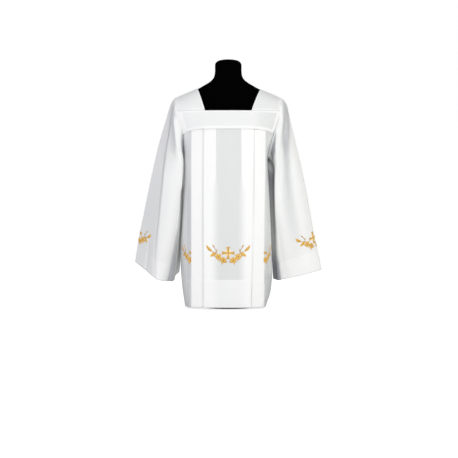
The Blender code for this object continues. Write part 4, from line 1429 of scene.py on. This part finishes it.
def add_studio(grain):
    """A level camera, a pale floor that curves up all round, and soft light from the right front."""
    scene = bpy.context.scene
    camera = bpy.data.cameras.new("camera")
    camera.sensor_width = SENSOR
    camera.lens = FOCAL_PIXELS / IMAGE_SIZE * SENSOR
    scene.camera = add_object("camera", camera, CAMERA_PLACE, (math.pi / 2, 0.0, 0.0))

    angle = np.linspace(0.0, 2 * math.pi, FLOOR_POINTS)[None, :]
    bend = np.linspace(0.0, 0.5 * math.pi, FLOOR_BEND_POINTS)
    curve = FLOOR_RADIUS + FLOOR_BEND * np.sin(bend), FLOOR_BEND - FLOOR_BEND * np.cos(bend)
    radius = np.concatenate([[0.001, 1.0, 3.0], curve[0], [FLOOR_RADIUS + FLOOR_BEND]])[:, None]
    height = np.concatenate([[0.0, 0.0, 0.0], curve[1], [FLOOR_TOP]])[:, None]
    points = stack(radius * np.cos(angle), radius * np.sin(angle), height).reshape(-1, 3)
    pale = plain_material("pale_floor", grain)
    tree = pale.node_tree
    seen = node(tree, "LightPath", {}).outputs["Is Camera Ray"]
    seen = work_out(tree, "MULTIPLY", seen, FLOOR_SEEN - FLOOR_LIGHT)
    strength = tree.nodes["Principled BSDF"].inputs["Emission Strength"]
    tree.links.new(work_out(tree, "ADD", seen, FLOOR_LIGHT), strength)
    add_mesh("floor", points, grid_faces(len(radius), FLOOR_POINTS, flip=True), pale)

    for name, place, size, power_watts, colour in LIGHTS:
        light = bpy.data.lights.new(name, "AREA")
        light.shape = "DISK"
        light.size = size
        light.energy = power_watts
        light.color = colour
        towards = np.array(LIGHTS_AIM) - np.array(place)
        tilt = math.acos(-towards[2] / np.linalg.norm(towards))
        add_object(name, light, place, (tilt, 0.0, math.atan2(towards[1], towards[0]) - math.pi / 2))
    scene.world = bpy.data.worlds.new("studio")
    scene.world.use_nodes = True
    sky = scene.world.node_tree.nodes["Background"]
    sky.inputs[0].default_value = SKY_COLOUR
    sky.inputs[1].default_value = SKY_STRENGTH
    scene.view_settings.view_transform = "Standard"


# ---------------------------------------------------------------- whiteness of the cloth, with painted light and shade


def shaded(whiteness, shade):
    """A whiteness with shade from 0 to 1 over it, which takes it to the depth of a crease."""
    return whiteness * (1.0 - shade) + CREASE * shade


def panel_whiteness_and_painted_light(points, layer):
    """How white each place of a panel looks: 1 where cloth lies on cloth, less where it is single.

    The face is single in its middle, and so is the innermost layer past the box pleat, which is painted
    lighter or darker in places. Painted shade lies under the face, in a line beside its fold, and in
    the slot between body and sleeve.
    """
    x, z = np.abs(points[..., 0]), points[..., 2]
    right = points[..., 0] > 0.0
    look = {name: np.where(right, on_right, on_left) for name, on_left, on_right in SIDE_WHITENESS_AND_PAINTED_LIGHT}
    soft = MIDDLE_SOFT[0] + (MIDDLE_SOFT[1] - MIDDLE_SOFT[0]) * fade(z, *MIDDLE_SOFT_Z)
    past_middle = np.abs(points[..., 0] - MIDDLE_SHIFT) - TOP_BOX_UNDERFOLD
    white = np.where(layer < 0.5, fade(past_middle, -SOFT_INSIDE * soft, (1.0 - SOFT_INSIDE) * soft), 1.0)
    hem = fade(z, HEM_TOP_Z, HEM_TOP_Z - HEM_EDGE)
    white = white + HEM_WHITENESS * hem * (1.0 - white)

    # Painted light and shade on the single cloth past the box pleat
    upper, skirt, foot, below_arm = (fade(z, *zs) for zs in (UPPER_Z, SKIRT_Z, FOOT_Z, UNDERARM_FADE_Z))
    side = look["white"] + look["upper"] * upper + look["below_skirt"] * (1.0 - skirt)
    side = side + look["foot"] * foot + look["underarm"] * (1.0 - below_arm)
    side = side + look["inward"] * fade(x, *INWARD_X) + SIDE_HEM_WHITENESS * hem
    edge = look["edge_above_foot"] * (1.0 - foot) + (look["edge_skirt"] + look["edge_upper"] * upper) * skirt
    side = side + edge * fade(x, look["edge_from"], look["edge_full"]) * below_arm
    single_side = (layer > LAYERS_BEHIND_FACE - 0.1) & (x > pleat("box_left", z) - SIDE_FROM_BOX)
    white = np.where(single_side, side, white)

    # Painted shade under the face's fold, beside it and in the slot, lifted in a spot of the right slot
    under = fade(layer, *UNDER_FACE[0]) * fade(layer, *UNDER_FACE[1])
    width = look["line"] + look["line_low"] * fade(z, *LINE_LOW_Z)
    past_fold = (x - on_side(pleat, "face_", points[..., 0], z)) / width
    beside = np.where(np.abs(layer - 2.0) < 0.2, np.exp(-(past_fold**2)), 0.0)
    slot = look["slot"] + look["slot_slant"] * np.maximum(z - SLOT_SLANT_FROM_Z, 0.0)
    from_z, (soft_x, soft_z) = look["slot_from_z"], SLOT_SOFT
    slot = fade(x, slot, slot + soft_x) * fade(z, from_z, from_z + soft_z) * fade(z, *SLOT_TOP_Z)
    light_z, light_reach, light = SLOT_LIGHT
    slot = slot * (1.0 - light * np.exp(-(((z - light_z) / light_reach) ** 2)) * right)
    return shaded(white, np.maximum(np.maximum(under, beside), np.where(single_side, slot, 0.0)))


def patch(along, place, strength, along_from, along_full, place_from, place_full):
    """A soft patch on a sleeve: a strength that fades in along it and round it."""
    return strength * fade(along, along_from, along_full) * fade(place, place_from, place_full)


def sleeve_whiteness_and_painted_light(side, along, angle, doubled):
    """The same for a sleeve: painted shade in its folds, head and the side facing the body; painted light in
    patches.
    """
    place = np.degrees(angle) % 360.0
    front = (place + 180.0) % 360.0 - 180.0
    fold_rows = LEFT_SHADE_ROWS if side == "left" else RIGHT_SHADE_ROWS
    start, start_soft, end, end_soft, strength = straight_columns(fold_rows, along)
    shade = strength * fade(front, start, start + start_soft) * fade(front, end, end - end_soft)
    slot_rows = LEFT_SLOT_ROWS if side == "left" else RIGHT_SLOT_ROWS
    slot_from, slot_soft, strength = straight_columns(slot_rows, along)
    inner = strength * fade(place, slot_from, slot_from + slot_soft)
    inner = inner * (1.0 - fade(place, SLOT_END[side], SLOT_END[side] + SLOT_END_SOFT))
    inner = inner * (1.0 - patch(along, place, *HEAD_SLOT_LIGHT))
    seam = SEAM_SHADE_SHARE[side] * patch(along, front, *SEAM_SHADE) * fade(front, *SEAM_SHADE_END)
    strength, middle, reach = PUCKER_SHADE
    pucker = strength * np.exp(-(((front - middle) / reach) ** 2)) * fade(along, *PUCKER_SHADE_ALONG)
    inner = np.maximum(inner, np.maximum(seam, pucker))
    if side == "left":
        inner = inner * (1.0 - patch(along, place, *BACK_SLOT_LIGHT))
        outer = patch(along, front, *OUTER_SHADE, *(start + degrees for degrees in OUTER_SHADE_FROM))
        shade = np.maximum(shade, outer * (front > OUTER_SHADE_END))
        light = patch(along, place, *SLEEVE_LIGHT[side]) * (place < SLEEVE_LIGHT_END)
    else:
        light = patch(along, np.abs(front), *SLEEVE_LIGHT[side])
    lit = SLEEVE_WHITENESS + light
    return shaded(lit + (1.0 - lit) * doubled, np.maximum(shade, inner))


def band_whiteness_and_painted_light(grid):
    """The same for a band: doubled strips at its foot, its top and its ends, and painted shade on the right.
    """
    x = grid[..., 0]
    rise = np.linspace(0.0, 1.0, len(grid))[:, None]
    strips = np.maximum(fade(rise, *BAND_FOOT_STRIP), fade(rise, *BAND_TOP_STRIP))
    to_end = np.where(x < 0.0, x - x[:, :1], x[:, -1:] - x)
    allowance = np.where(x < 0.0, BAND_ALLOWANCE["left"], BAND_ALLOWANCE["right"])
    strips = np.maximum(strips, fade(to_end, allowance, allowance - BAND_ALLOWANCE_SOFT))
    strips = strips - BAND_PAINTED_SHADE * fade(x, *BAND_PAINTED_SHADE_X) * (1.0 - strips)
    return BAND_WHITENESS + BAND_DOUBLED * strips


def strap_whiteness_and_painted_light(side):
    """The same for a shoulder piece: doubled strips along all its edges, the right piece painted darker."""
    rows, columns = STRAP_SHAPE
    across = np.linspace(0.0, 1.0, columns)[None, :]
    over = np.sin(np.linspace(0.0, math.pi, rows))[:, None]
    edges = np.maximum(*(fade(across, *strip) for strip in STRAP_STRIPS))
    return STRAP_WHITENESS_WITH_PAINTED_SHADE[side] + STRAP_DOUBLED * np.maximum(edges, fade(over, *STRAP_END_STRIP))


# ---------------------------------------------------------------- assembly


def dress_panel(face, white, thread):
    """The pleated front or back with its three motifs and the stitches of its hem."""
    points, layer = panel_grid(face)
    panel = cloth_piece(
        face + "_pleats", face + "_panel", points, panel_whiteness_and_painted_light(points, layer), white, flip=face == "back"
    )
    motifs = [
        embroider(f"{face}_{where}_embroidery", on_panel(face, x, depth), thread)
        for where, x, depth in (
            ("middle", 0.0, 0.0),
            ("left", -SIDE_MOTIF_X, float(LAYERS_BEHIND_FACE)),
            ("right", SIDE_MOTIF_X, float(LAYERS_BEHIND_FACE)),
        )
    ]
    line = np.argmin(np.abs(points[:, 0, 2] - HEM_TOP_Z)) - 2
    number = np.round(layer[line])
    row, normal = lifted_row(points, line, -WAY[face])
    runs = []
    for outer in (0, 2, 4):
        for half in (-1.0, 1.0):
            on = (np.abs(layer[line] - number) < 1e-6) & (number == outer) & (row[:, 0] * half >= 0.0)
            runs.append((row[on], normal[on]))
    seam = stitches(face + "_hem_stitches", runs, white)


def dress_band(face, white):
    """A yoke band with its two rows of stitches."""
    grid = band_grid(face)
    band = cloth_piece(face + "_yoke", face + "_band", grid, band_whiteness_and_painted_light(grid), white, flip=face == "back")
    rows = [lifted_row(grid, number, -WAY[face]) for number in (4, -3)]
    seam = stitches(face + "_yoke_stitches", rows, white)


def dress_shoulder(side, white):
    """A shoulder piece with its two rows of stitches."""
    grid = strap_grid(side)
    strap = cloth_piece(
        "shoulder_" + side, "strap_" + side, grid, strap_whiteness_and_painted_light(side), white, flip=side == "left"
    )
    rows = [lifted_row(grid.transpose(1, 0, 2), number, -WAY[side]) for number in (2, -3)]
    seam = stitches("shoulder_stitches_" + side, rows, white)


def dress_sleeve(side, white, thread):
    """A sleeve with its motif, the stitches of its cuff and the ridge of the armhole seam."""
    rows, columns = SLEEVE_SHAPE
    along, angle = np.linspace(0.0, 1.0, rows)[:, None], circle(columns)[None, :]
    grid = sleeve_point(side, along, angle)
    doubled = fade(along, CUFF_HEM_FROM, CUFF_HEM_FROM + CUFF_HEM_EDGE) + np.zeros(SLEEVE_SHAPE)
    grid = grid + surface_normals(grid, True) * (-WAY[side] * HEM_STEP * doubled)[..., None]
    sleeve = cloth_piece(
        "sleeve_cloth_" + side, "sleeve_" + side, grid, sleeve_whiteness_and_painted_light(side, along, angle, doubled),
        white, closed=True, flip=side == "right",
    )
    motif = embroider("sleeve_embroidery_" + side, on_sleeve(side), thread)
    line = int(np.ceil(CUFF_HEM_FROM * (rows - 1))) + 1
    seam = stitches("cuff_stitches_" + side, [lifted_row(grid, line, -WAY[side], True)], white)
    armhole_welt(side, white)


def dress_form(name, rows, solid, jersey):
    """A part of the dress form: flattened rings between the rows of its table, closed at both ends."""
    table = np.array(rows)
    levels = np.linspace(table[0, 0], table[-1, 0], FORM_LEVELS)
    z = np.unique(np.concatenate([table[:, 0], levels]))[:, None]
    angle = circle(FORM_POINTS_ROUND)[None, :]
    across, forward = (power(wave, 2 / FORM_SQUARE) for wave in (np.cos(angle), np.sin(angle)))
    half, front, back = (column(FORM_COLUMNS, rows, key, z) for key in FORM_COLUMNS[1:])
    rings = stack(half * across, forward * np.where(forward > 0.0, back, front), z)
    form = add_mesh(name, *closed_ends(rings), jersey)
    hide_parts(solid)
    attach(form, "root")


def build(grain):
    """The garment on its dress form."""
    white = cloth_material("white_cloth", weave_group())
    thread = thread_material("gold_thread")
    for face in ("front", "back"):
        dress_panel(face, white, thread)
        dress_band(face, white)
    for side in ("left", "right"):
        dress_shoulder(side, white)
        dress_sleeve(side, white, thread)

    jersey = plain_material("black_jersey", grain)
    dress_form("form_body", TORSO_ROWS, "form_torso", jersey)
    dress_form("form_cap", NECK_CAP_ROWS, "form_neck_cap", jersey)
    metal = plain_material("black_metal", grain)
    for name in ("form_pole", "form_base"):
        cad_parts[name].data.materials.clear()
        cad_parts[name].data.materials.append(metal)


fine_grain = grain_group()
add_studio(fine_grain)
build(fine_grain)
+ + + + +
### Aim of the exercise
Using the listing above, pick out each line that contains the word "metal", then copy it.

### Written answer
    metal = plain_material("black_metal", grain)
        cad_parts[name].data.materials.append(metal)